As I did with my newsletter on Alchian’s “Costs and Outputs,” in today’s newsletter I want to explain their insights and encourage readers to go back to the original, especially section 2 which explains their point without any derivatives.
To illustrate the subtle nature of externalities, Buchanan and Stubblebine give a wonderful example of two people who own neighboring properties. Let me give them my favorite A/B names: Armen and Bengt. While they must share any fence that is built between the properties, they have different preferences over its height.
Bengt values privacy. His utility increases with the height of the fence up to keep out snoopy neighbors. While Bengt values privacy he doesn’t want an infinitely high fence because he must also bear the cost of building the fence.
Armen has more complex preferences. Like Bengt, he values privacy. Unlike Bengt, he only values privacy over some range, say up to 8 feet. Above 8 feet, Armen doesn’t care about any more privacy. In the jargon of preferences, he is “satiated.” However, beyond 10 feet, the fence is blocking Armen’s view of the mountains, so Armen’s utility declines with the height of the fence.
Translating this example into the language of externalities, Bengt’s choice of the height of a fence generates a positive marginal externality for a fence up to 8 feet (since Armen values privacy). Above 8 feet, there is zero marginal externality. Buchanan and Stubblebine call this an inframarginal externality, since Bengt’s behavior does affect Armen, and so is an externality, but not on the margin. Finally, above 10 feet, Bengt’s choice generates a negative marginal externality, since he is blocking Armen’s view.
Suppose that the joint welfare-maximizing height would be 11 feet. Let me just call this “socially optimal” and ignore complications of multiple Pareto optimal heights. After all, this is a newsletter, not a textbook.
However, the fence is Bengt’s private choice and for him, the optimal fence is 12 feet. Don’t judge him and his 12 foot fence! We are left with the normal divergence between private behavior and the socially optimal outcome since Bengt doesn’t consider that the fence is blocking Armen’s view.
The simple fence example highlights a few subtleties of externalities that are important to remember and often ignored in the Econ 101 explanation.
First, we need to verify if the externality is inframarginal. Even if Bengt’s height choice affects Armen’s utility, the optimal Pigovian tax may still be zero. As always in economics, it’s the marginal effect that we need to focus in on, not the existence of an externality.
Second, even at the socially optimal height, the marginal externality is not zero and never will be. I didn’t just pick a random optimal height; the socially optimal height will always have an externality (for any non-trivial cases). If the externality is zero/inframarginal at the socially optimal height, then that means that the private marginal value to Bengt is also zero. In that case, there’s no externality and Bengt chooses the socially optimal height. Is that really an externality in any interesting sense? No. Let’s ignore that.
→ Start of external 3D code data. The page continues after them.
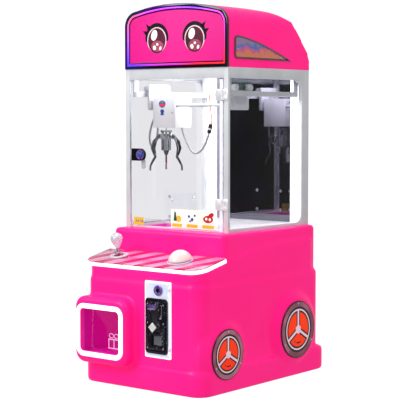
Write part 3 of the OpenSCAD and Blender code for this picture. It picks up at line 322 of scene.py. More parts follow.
def facing(y=0.0, x=0.0, z=0.0):
    """Stands a flat outline up so that its x runs to +X, its y to +Z and its depth to -Y."""
    return Matrix.Translation((x, y, z)) @ Matrix.Rotation(math.radians(90), 4, "X")


def side_on(x=0.0, y=0.0, z=0.0, side=1):
    """Stands a flat outline against the side wall: its x runs to +Y on the right side, its y to
    +Z and its depth outwards."""
    turn = Matrix(((0, 0, 1, 0), (1, 0, 0, 0), (0, 1, 0, 0), (0, 0, 0, 1)))
    flip = Matrix.Diagonal((side, 1, 1, 1))
    return flip @ Matrix.Translation((x, y, z)) @ turn


def piece(name, bm, materials, body, stands_for=(), sharp=35):
    """Turns a bmesh in millimetres into a finished piece that rides on a body."""
    bmesh.ops.scale(bm, vec=(MM,) * 3, verts=bm.verts)
    mesh = bpy.data.meshes.new(name)
    bm.to_mesh(mesh)
    bm.free()
    for mat in materials:
        mesh.materials.append(mat)
    mesh.polygons.foreach_set("use_smooth", [True] * len(mesh.polygons))
    mesh.set_sharp_from_angle(angle=math.radians(sharp))
    made = bpy.data.objects.new(name, mesh)
    bpy.context.scene.collection.objects.link(made)
    if stands_for:
        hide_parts(*stands_for)
    if materials[0] in (clear_sheet, clear_guard, pink_sheet):
        made.visible_shadow = False
    if body:
        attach(made, body)
    return made


def bake_modifiers(made):
    """Applies a piece's modifiers to its mesh."""
    view = bpy.context.evaluated_depsgraph_get()
    mesh = bpy.data.meshes.new_from_object(made.evaluated_get(view))
    made.modifiers.clear()
    old, made.data = made.data, mesh
    bpy.data.meshes.remove(old)
    return made


def cut_with(made, cutters):
    """Cuts closed shapes, in millimetres, out of a piece."""
    tool_mesh = bpy.data.meshes.new("cutter")
    whole = bmesh.new()
    for cutter in cutters:
        combine(whole, cutter)
    bmesh.ops.scale(whole, vec=(MM,) * 3, verts=whole.verts)
    whole.to_mesh(tool_mesh)
    whole.free()
    tool = bpy.data.objects.new("cutter", tool_mesh)
    bpy.context.scene.collection.objects.link(tool)
    cut = made.modifiers.new("cut", "BOOLEAN")
    cut.operation, cut.solver, cut.object = "DIFFERENCE", "EXACT", tool
    cut.use_self = True
    bake_modifiers(made)
    bpy.data.objects.remove(tool)
    bpy.data.meshes.remove(tool_mesh)


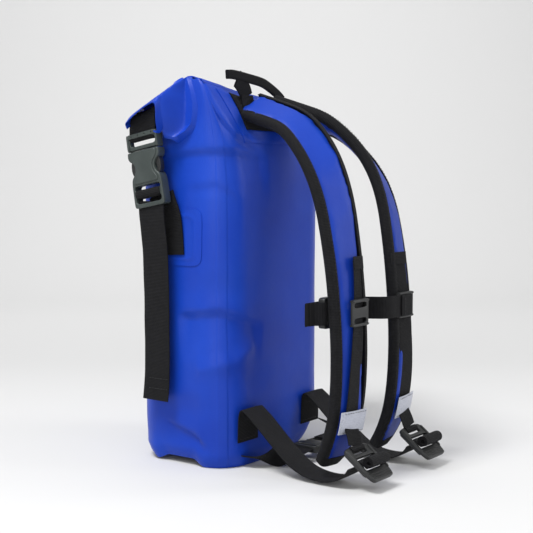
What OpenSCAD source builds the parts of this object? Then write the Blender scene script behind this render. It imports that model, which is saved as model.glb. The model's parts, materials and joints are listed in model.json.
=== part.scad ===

Going back to the interesting case where the socially optimal externality is strictly negative, Bengt must have a positive “internal” benefit from the fence. By definition, at the optimum, the cost to Armen must be directly offset by the benefit to Bengt. In Buchanan and Stubblebine’s language, Bengt’s “external effect” (which is negative) combined with Bengt’s “internal effect” (which is positive) must add up to zero.
We cannot simply look at whether the external effects remain and decide whether we need a Pigovian tax. Buchanan and Stubblebine explain:
This point has significant policy implications for it suggests that the observation of external effects, taken alone, cannot provide a basis for judgment concerning the desirability of some modification in an existing state of affairs. There is not a prima facie case for intervention in all cases where an externality is observed to exist. The internal benefits from carrying out the activity, net of costs, may be greater than the external damage that is imposed on other parties.
Perhaps Armen and Bengt already came to some agreement among themselves and struck a Coasean bargain. The possibility of private agreements between Armen and Bengt leads to the third key insight from the article: a simple Pigovian tax on Bengt will not achieve the socially optimal height.
To see this, suppose a benevolent public economist successfully secures, through the power of the state, a tax on Bengt’s fence height. Suppose it is a correct tax in the Pigovian sense, equal to the marginal externality on Armen. The tax increases the marginal cost of the fence and will reduce the height chosen.
However, if Armen doesn’t directly receive the proceeds from the Pigovian tax and instead it goes to a general slush fund as often assumed, Armen will still want to pay Bengt to further reduce the height of the fence. After all, he is hurt by the fence. So the combination of the cost of building the fence, the Pigovian tax, and the payment from Armen push Bengt to lower the fence BELOW the optimal height.
In the face of the simple Pigovian tax, Coasean bargaining would push them away from the socially optimal outcome. As David Friedman explains it, “Coase plus Pigou is too much of a good thing.” The Econ 101 explanation ignores this problem by ruling out the possibility of bargaining but we need to be careful when it is possible or not.
There is still a lot that goes over my head. I’m left wondering what their argument tells us about Coase’s insight that Armen is imposing a reciprocal externality on Bengt? I’m not sure. But I would encourage any students of economics to go through Section 2 of the article with the Edgeworth boxes and graphs, which really drive home the results. Then help me make sense of it all.